• PROBLEM REQUIREMENTS
Using the material below, print the line that contains "geometry.computeBoundingBox();", the line that contains "if empty is", and every line in between, exactly and nothing else.

• DATA EXTRACT

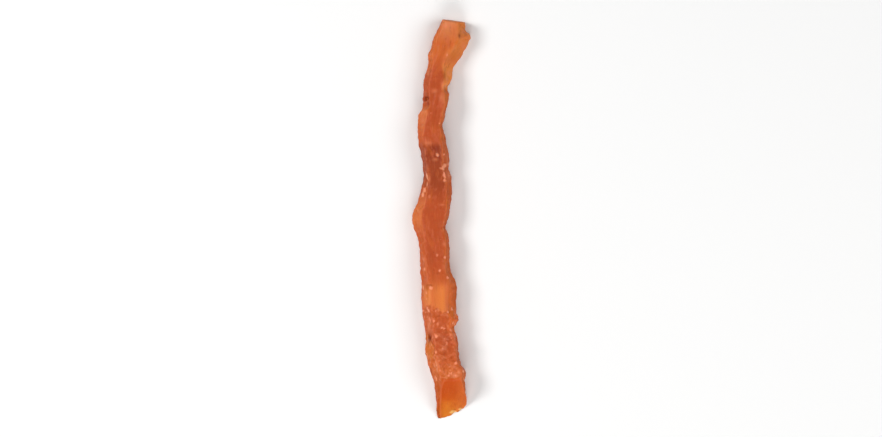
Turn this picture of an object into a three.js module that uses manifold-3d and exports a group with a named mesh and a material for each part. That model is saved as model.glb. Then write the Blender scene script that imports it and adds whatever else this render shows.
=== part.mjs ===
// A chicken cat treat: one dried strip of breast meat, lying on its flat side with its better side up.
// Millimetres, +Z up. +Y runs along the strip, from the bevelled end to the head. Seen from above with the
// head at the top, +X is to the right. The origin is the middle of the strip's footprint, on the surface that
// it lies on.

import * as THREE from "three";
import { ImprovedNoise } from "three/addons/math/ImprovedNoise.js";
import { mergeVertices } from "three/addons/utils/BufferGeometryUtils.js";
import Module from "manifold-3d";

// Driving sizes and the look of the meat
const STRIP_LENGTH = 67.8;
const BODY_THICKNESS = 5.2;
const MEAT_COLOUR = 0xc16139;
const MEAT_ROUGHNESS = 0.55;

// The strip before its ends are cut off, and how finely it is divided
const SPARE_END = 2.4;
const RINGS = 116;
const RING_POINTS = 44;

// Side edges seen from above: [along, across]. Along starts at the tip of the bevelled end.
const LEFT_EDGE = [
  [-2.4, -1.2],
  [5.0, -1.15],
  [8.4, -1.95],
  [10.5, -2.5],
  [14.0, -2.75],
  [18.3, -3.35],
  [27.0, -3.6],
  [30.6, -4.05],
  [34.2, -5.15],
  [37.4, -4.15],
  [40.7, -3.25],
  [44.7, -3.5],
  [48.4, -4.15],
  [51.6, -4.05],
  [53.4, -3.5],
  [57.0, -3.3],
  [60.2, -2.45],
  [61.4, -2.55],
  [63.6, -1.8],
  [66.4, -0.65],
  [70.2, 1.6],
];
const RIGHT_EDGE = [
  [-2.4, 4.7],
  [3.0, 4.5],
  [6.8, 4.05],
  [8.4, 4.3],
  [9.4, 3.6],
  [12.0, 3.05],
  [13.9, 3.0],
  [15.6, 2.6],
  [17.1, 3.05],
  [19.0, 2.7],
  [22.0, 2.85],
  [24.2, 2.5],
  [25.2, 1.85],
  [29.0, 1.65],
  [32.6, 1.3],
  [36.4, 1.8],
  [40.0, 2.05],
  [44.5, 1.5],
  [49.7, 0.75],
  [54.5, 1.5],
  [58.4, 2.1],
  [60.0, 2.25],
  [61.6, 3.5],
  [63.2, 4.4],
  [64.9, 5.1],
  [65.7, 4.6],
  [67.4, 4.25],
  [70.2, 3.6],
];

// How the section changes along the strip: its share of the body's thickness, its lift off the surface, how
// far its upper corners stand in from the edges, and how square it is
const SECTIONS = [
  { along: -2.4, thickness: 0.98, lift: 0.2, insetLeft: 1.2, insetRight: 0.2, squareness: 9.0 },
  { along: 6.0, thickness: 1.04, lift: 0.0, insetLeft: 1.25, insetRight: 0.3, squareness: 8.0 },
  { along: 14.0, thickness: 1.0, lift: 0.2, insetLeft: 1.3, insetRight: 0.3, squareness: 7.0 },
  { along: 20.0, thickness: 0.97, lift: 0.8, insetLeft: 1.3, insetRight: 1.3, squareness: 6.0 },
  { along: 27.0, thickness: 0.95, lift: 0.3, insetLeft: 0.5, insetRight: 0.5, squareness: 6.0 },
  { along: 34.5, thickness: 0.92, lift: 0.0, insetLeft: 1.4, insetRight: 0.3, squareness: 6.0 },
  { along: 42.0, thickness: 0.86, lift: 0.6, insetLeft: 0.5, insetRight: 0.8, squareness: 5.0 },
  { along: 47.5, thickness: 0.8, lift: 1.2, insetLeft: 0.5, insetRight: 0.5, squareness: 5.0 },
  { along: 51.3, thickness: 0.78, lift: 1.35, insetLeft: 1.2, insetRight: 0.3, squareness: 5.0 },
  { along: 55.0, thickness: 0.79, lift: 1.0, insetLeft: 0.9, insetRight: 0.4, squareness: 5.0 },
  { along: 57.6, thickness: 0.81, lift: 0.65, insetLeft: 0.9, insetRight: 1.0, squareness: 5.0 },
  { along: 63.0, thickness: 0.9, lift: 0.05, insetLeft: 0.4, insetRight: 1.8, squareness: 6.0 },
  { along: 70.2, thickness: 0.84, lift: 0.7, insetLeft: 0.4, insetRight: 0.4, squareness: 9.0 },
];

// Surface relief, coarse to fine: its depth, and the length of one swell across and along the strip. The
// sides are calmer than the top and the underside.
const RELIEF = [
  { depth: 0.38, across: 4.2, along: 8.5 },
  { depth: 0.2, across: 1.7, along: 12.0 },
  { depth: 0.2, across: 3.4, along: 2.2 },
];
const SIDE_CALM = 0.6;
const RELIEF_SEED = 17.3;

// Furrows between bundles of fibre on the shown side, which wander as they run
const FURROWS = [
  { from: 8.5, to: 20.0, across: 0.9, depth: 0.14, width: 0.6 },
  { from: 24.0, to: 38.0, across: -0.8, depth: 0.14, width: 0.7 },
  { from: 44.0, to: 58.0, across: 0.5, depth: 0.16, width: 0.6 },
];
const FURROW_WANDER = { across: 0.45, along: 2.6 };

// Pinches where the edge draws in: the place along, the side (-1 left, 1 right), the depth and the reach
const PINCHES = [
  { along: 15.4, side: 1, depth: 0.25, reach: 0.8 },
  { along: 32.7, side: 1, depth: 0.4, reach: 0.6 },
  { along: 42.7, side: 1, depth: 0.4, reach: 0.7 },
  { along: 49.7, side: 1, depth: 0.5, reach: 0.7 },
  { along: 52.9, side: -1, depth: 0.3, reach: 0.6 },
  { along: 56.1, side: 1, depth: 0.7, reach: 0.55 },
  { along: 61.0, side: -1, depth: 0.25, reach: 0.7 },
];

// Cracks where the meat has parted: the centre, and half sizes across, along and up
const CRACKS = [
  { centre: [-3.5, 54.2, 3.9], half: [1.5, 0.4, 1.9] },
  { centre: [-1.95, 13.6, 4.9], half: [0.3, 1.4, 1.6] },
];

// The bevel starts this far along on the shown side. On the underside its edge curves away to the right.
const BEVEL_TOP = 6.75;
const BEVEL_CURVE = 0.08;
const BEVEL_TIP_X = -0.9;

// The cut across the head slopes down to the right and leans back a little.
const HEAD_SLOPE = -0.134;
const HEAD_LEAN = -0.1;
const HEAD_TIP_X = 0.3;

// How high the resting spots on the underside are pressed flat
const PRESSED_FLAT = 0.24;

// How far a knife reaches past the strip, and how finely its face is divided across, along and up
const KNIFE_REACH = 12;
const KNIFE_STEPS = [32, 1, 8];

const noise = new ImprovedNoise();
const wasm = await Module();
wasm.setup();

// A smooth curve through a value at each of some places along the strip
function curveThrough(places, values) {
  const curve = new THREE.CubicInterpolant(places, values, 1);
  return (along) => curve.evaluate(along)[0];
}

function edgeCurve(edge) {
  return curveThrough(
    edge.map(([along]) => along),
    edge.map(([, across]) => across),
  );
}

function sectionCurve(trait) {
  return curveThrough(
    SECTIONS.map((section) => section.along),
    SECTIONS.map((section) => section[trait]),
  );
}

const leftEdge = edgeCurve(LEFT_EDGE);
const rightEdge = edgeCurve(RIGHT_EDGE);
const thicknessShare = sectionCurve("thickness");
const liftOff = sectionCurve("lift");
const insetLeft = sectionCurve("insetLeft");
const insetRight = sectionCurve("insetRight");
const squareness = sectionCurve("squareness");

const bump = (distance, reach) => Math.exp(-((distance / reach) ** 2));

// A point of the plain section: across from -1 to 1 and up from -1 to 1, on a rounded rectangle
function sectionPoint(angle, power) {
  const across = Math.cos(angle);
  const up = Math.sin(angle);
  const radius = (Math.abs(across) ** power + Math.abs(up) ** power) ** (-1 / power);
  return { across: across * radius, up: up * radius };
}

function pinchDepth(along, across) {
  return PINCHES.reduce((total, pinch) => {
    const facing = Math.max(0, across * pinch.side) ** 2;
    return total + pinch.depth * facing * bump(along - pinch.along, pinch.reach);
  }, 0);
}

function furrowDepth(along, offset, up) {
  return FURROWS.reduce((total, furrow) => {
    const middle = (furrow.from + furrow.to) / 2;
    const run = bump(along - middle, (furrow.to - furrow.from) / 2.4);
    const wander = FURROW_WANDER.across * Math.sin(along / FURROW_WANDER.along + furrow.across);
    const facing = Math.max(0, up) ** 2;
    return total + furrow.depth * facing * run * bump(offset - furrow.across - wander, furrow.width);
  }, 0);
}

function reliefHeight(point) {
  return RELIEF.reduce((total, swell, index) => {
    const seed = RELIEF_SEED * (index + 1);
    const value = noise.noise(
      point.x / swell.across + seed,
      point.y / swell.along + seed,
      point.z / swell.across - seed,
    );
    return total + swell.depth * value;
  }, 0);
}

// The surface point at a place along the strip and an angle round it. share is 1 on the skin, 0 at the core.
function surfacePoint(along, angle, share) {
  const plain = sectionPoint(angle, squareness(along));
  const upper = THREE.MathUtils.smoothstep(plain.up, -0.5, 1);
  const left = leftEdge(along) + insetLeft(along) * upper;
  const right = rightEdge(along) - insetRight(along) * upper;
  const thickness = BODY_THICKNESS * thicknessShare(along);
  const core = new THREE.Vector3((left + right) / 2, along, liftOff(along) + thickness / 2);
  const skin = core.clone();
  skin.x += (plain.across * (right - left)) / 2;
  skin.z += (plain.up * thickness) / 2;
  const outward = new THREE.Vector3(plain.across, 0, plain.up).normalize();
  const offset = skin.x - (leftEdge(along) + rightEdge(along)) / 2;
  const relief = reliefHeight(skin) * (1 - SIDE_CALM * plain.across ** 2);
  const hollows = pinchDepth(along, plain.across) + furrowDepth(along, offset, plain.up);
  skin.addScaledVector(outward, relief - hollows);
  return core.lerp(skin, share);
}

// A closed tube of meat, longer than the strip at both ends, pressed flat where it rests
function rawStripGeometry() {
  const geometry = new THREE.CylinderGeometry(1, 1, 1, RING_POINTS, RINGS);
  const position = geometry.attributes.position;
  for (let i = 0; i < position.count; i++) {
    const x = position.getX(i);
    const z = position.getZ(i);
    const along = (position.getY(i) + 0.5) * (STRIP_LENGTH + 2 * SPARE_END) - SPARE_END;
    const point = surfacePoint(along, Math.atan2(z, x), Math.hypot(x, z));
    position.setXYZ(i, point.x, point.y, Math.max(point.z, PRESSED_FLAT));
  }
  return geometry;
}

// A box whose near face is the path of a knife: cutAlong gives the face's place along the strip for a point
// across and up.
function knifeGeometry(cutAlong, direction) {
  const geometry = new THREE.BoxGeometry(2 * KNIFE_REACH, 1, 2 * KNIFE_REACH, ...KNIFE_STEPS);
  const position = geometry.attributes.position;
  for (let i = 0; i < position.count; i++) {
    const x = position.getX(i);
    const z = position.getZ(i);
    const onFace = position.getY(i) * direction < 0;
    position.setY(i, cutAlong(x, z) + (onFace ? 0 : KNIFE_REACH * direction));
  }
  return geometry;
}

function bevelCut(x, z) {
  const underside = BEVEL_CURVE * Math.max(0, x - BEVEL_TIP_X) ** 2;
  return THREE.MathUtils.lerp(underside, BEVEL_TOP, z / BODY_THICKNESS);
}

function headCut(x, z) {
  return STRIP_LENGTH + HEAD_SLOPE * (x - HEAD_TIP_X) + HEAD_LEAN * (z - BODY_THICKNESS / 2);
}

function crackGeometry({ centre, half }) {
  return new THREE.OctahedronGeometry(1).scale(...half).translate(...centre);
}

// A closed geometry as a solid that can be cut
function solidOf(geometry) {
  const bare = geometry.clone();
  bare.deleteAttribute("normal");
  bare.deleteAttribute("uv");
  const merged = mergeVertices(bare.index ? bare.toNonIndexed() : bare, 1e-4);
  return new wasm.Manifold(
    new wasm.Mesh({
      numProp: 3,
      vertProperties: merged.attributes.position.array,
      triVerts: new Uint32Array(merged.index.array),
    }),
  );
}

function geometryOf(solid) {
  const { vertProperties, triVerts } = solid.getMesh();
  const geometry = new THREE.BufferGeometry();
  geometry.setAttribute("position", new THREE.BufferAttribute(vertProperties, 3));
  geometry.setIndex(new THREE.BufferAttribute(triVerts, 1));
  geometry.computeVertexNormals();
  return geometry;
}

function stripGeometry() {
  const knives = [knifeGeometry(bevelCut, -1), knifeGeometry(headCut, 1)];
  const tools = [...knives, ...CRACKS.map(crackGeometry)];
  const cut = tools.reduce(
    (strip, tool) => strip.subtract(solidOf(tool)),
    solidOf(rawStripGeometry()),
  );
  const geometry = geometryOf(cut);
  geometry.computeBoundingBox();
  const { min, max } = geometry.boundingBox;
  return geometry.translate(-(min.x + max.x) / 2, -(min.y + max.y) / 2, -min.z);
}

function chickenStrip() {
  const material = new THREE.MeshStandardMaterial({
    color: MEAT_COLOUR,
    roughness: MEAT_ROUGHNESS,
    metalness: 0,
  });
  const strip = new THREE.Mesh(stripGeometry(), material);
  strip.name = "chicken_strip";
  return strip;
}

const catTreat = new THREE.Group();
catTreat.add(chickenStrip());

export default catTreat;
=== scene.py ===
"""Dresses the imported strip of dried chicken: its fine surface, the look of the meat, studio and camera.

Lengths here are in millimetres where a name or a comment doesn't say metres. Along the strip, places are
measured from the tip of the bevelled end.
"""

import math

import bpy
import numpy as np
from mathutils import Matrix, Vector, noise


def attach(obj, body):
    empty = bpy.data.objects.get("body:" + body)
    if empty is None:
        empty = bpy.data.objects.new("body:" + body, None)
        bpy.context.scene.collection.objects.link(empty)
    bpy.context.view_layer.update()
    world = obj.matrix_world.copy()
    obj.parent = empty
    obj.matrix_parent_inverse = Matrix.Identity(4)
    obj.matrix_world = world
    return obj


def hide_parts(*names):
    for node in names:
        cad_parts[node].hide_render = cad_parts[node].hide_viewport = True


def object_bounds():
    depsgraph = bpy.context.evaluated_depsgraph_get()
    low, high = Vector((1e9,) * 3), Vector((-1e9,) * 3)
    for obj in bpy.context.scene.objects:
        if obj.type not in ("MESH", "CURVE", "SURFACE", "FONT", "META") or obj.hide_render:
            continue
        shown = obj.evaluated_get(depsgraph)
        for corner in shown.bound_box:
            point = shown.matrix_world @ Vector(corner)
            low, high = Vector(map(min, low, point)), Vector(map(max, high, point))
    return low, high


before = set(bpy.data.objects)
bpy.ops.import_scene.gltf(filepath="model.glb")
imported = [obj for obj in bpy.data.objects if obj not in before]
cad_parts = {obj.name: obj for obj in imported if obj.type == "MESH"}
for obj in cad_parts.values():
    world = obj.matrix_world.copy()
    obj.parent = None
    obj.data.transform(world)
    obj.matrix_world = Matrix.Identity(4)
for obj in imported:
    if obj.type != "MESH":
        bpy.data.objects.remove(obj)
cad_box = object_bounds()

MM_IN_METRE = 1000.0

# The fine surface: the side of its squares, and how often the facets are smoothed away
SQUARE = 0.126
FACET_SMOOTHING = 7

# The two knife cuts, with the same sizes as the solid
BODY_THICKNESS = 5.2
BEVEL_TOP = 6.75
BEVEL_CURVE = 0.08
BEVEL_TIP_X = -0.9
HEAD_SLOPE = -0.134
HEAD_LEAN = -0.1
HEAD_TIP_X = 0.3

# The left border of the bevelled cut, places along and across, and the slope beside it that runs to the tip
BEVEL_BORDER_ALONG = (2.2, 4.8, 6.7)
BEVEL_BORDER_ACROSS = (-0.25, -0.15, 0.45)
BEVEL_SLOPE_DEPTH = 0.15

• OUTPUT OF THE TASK
  geometry.computeBoundingBox();
  const { min, max } = geometry.boundingBox;
  return geometry.translate(-(min.x + max.x) / 2, -(min.y + max.y) / 2, -min.z);
}

function chickenStrip() {
  const material = new THREE.MeshStandardMaterial({
    color: MEAT_COLOUR,
    roughness: MEAT_ROUGHNESS,
    metalness: 0,
  });
  const strip = new THREE.Mesh(stripGeometry(), material);
  strip.name = "chicken_strip";
  return strip;
}

const catTreat = new THREE.Group();
catTreat.add(chickenStrip());

export default catTreat;
=== scene.py ===
"""Dresses the imported strip of dried chicken: its fine surface, the look of the meat, studio and camera.

Lengths here are in millimetres where a name or a comment doesn't say metres. Along the strip, places are
measured from the tip of the bevelled end.
"""

import math

import bpy
import numpy as np
from mathutils import Matrix, Vector, noise


def attach(obj, body):
    empty = bpy.data.objects.get("body:" + body)
    if empty is None:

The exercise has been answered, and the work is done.